The Mountain Accord has lost some accord.

After five years and millions of dollars of work to establish a viable future for the mountains east of east of Salt Lake Valley, the unprecedented effort hasn’t reached its summit.

The key component is getting a bill through Congress intended to cap ski resort growth and address decades-old disputes over public and private property rights. It has never gotten to the point of satisfying everyone, but Mountain Accord has gone further than any previous effort to bring together the resorts, the backcountry skiers, property owners and Salt Lake City’s watershed managers.

Still, a current bill hasn’t even been introduced, and the fragile coalition is getting anxious.

Now Alta Ski Resort wants to go its own way. After first showing a willingness to trade its land in Grizzly Gulch to the Forest Service, resort management now says it wants to hang on to the land so it may one day put a ski lift there. That would cost backcountry skiers the experience of hiking the ridgeline to be rewarded with less tracked slopes.

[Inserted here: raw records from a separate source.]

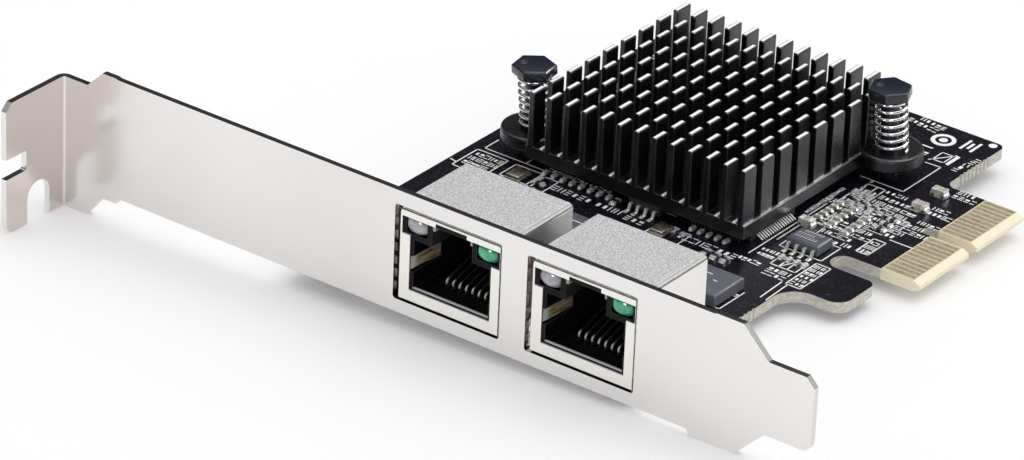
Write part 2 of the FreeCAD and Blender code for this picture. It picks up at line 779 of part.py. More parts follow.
def pushPin(x, y, start):
    """Hex head, shank through ear and board, and a split barb below the board."""
    head = hexagon(x, y, pinHeadFlats, headBottom, pinTop, start)
    head = head.makeChamfer(pinHeadChamfer, edgesAt(head, pinTop))
    under = -boardThick
    shank = rod(x, y, under, headBottom, pinR)
    shoulder = under - barbCollar
    tip = under - barbRise
    barb = Part.makeCone(barbTipR, barbR, shoulder - tip, Vector(x, y, tip))
    collar = rod(x, y, shoulder, under, barbR)
    split = block(x - barbSplit / 2, x + barbSplit / 2, y - barbR, y + barbR, tip, shoulder)
    return head.fuse(shank).fuse(barb.fuse(collar).cut(split)).removeSplitter()


def spring(x, y):
    """Compression coil of faceted wire between the ear and the head of the pin."""
    r = springWire / 2
    start = sinkFloor + r + springGap
    rise = headBottom - r - springGap - start
    steps = round(springTurns * springFacets)
    sections = []
    for i in range(steps + 1):
        turn = 2 * math.pi * i / springFacets
        z = start + rise * i / steps
        ring = []
        for k in range(wireFacets + 1):
            a = 2 * math.pi * k / wireFacets
            out = springR + r * math.cos(a)
            ring.append(Vector(x + out * math.cos(turn), y + out * math.sin(turn), z + r * math.sin(a)))
        sections.append(Part.makePolygon(ring))
    return Part.makeLoft(sections, True, True)


# ---- chips
def squareChip(x, y, size, low, high, bevel):
    return chipBody(x, y, size, size, low, high, bevel)


def leadStrip(points, side, width, plane):
    """A flat lead with the given side outline, centred on the chip's edge at the datum."""
    return prism(sharp([(side * u, v) for u, v in points]), plane, -width / 2, width / 2)


def gullLead(side, reach, rise, width, plane):
    """Gull-wing lead that leaves the chip at rise, steps down and rests flat on the board."""
    t = leadThick
    knee = reach * leadKnee
    ankle = reach * leadAnkle
    points = [(0, rise), (knee, rise), (ankle, t), (reach, t), (reach, 0), (ankle - t, 0),
              (knee - t, rise - t), (0, rise - t)]
    return leadStrip(points, side, width, plane)


def fineLead(side, reach, rise, width, plane):
    """Straight sloping lead of a fine-pitch chip."""
    t = leadThick
    return leadStrip([(0, rise), (reach, t), (reach, 0), (0, rise - t)], side, width, plane)


def chipBody(x, y, sizeX, sizeY, low, high, bevel):
    body = block(x - sizeX / 2, x + sizeX / 2, y - sizeY / 2, y + sizeY / 2, low, high)
    return body.makeChamfer(bevel, edgesAt(body, high))


def bridgeLeadSet():
    """Four rows of fine leads around the bridge chip."""
    leads = []
    edge = bridgeSize / 2
    for i in range(bridgeLeads):
        offset = (i - (bridgeLeads - 1) / 2) * bridgeLeadPitch
        for side in (-1, 1):
            lead = fineLead(side, bridgeLeadReach, bridgeLeadRise, bridgeLeadWidth, "XZ")
            lead.translate(Vector(bridgeX + side * edge, bridgeY + offset, 0))
            leads.append(lead)
            lead = fineLead(side, bridgeLeadReach, bridgeLeadRise, bridgeLeadWidth, "YZ")
            lead.translate(Vector(bridgeX + offset, bridgeY + side * edge, 0))
            leads.append(lead)
    return gather(leads)


def gullLeadSet(x, y):
    leads = []
    for i in range(gullCount):
        offset = (i - (gullCount - 1) / 2) * gullPitch
        for side in (-1, 1):
            lead = gullLead(side, gullReach, gullRise, gullWidth, "YZ")
            lead.translate(Vector(x + offset, y + side * eightLeadWidth / 2, 0))
            leads.append(lead)
    return gather(leads)


def thermalPad(x, y, size, low):
    half = size / 2 - padMargin
    return block(x - half, x + half, y - half, y + half, low, sinkBottom)


def crystalCan(x, y):
    """Ceramic base with a slightly smaller metal lid."""
    base = block(x - crystalWidth / 2, x + crystalWidth / 2, y - crystalLength / 2, y + crystalLength / 2,
                 0, crystalBase)
    across, along = crystalWidth - crystalLip * 2, crystalLength - crystalLip * 2
    return base.fuse(chipBody(x, y, across, along, crystalBase, crystalTop, crystalBevel))


def chips(rows, size):
    """Rows of equal two-terminal chip parts, standing on the board."""
    solids = []
    for first, last, pitch, alongX in rows:
        dx, dy = (size[0], size[1]) if alongX else (size[1], size[0])
        for place in row(first, last, pitch):
            x, y = place.x, place.y
            solids.append(block(x - dx / 2, x + dx / 2, y - dy / 2, y + dy / 2, 0, size[2]))
    return gather(solids)


def buildCard():
    card = {
        "bracket": bracket(),
        "board_screws": boardScrews(),
        "circuit_board": circuitBoard(),
        "edge_contacts": edgeContacts(),
        "heat_sink": heatSink(),
        "magnetic_leads": magneticLeads(),
        "bridge_chip": squareChip(bridgeX, bridgeY, bridgeSize, bridgeStand, bridgeTop, bridgeBevel),
        "bridge_chip_leads": bridgeLeadSet(),
        "small_capacitors": chips(smallCaps, capSize),
        "bulk_capacitors": chips(bulkCaps, bulkSize),
        "resistors": chips(resistors, resSize),
        "power_inductors": chips(coils, coilSize),
        "bridge_pad": thermalPad(bridgeX, bridgeY, bridgeSize, bridgeTop),
    }
    for i, x in enumerate(ports, 1):
        card[f"jack_shield_{i}"] = jackShield(x)
        card[f"jack_springs_{i}"] = gather(jackFingers(x))
        card[f"jack_housing_{i}"] = jackHousing(x)
        card[f"jack_contacts_{i}"] = jackContacts(x)
        card[f"jack_legs_{i}"] = jackLegsSolid(x)
        card[f"clear_lamp_{i}"] = lamp(x, -1)
        card[f"green_lamp_{i}"] = lamp(x, 1)
        card[f"magnetics_{i}"] = magnetic(x)
    for i, (x, y) in enumerate(pins, 1):
        card[f"push_pin_{i}"] = pushPin(x, y, pinTurns[i - 1])
        card[f"pin_spring_{i}"] = spring(x, y)
    for i, (x, y) in enumerate((controller1, controller2), 1):
        card[f"controller_chip_{i}"] = squareChip(x, y, controllerSize, 0, controllerTop, controllerBevel)
        card[f"controller_pad_{i}"] = thermalPad(x, y, controllerSize, controllerTop)
    for name, (x, y) in (("memory", eightLead1), ("regulator", eightLead2)):
        card[f"{name}_chip"] = chipBody(x, y, eightLeadLength, eightLeadWidth, eightLeadStand,
                                        eightLeadTop, eightLeadBevel)
        card[f"{name}_chip_leads"] = gullLeadSet(x, y)
    for i, (x, y) in enumerate(crystals, 1):
        card[f"crystal_{i}"] = crystalCan(x, y)
    return card


os.makedirs("parts", exist_ok=True)
for node, shape in buildCard().items():
    shape.translate(shift)
    shape.exportStep(f"parts/{node}.step")
    print(node, len(shape.Solids), round(shape.Volume, 2), shape.isValid())
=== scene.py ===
import bpy, bmesh, math, random
from mathutils import Matrix, Vector


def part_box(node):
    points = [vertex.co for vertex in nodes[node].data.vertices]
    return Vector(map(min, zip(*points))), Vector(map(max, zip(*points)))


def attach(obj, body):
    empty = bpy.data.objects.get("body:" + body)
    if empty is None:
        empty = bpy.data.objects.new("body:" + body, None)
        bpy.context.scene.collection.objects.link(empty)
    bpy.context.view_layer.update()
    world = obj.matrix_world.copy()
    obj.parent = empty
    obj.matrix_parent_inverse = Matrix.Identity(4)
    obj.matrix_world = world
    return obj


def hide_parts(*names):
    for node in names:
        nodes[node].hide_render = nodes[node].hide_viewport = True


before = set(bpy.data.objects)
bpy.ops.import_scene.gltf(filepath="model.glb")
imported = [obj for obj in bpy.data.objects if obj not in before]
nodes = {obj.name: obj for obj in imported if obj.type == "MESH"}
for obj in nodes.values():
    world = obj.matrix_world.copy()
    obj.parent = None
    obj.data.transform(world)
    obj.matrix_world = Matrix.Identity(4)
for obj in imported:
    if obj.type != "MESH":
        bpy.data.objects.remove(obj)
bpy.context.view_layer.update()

mm = 0.001
weld = 0.002 * mm


def boxOf(node):
    return [Vector(c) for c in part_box(node)]


def inMetres(sizes):
    return {key: value * mm for key, value in sizes.items() if isinstance(value, (int, float))}


boardLow, boardHigh = boxOf("circuit_board")
boardTop = boardHigh.z

# ---- the view and the studio
view = {
    "aim": (-9.03, -5.99, 0.79),      # mm
    "distance": 775.65,               # mm
    "azimuth": -35.776, "elevation": 28.293, "roll": 2.456,
    "lens": 207.02,
}
studio = {
    "floorTilt": (0.031978, -0.013747),   # the card leans on its flange, its panel and one pin
    "floorHeight": 1.2084,                # mm, under the middle of the card
    "floorSize": 4.0, "floorColour": (0.90, 0.90, 0.905), "floorGlow": 0.20,
    # the sky in reflections: strength at the horizon, what is added overhead, and how late it rises
    "sky": (0.025, 1.60, 4.0),
    "soft": 0.86,                         # the sky's strength on everything matt
    "lampAim": (0, 0, 0.01),
    "lamps": (
        # name, place, width, height, watts, seen only in reflections
        ("stripLamp", (0.57, 0.86, 0.62), 0.70, 0.34, 10.5, True),
        ("glintLamp", (0.57, -0.72, 0.61), 0.34, 0.26, 1.6, True),
        ("lensLamp", (-0.06, -1.02, 0.16), 0.22, 0.20, 2.4, True),
        ("topLamp", (0.20, 0.30, 1.15), 1.20, 1.10, 5.2, False),
    ),
}


def addObject(name, data):
    thing = bpy.data.objects.new(name, data)
    bpy.context.collection.objects.link(thing)
    return thing


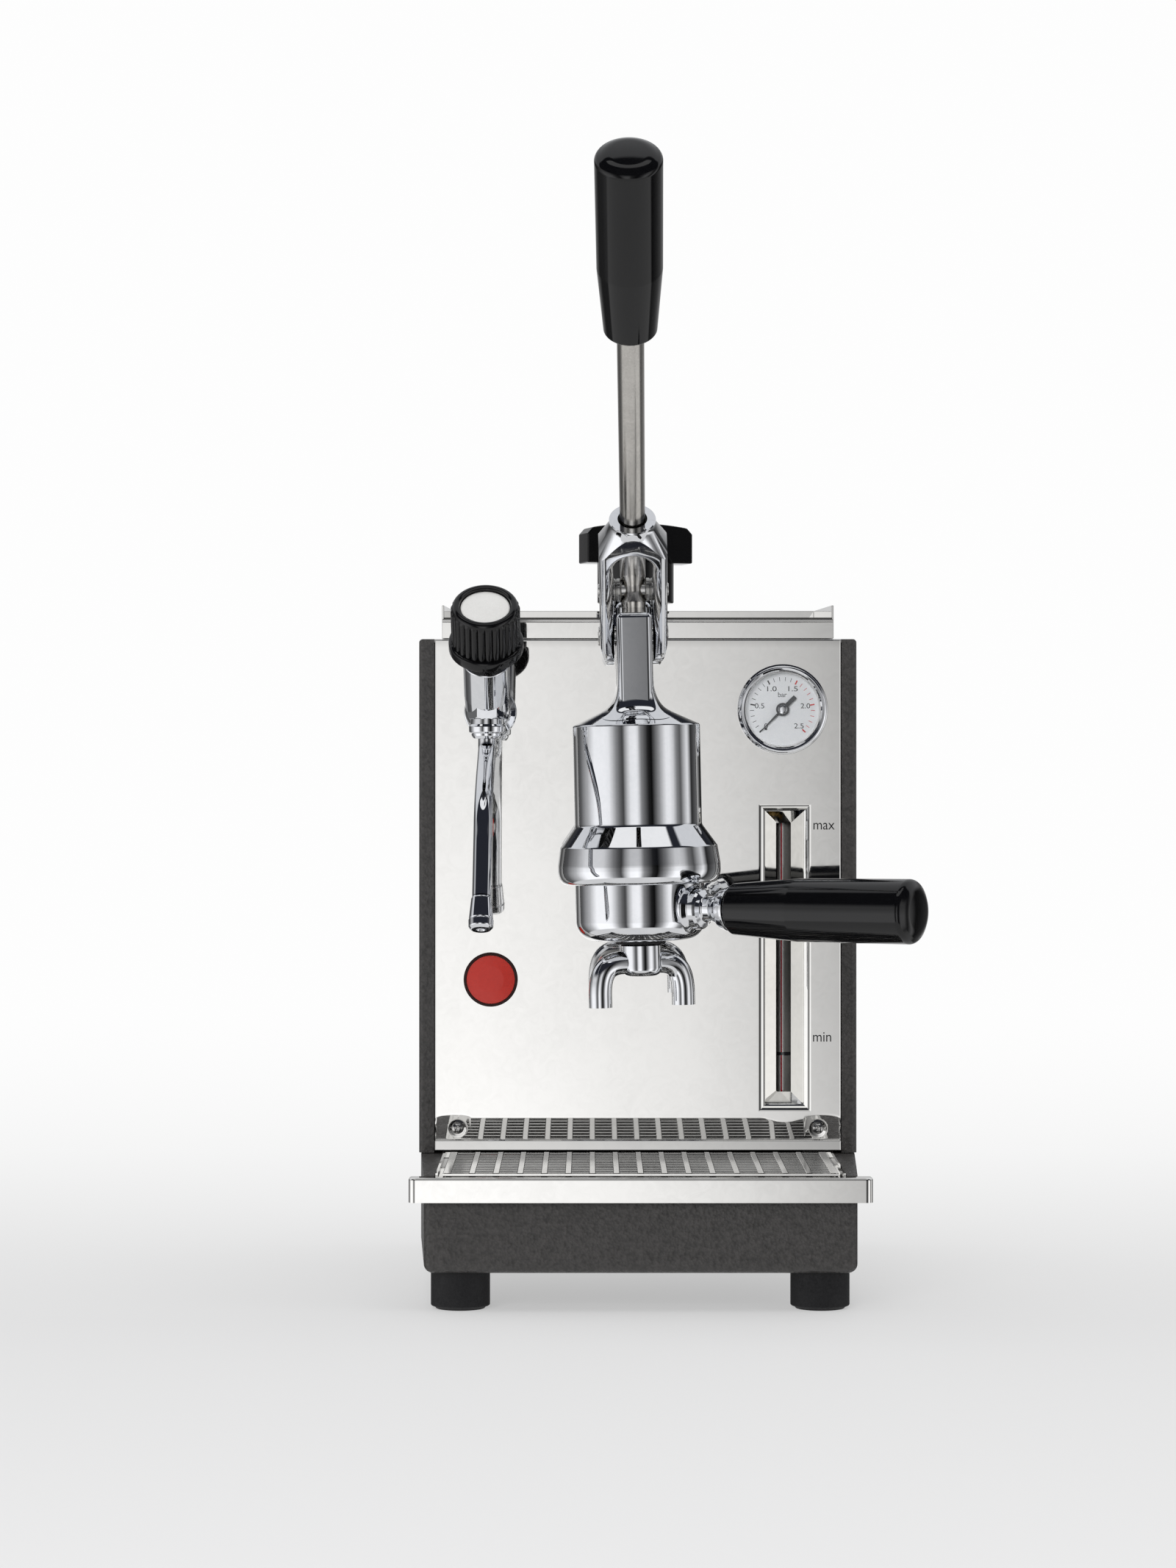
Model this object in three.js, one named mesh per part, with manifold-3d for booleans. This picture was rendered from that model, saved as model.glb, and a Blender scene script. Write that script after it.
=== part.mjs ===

A bill is still possible without Grizzly Gulch. In addition to trades, the legislation would create a national conservation and recreation area stretching from Utah County to Millcreek Canyon. It provides a framework for keeping the area wild and pristine despite a million people at its feet.

The original bill was introduced by Rep. Jason Chaffetz before he quit. Rep. Mia Love took the lead after that, although an updated version of the legislation has never been introduced.

Politics being what it is, the bill probably won’t be filed before the November election. While the legislation is viewed as non-partisan, one of Mountain Accord’s early champions, Salt Lake County Ben McAdams, is now the Democrat running against Republican Love. Awkward.

Mountain Accord wasn’t just about a bill in Congress, and its successor, the Central Wasatch Commission, still has plenty on its plate, including working with the Utah Department of Transportation to solve gridlock in the two Cottonwood canyons.

But federal legislation is the big prize, and time is not an ally. The longer it takes, the harder it is to keep everyone on board. Let 2019 be the year of the Central Wasatch National Conservation and Recreation Area.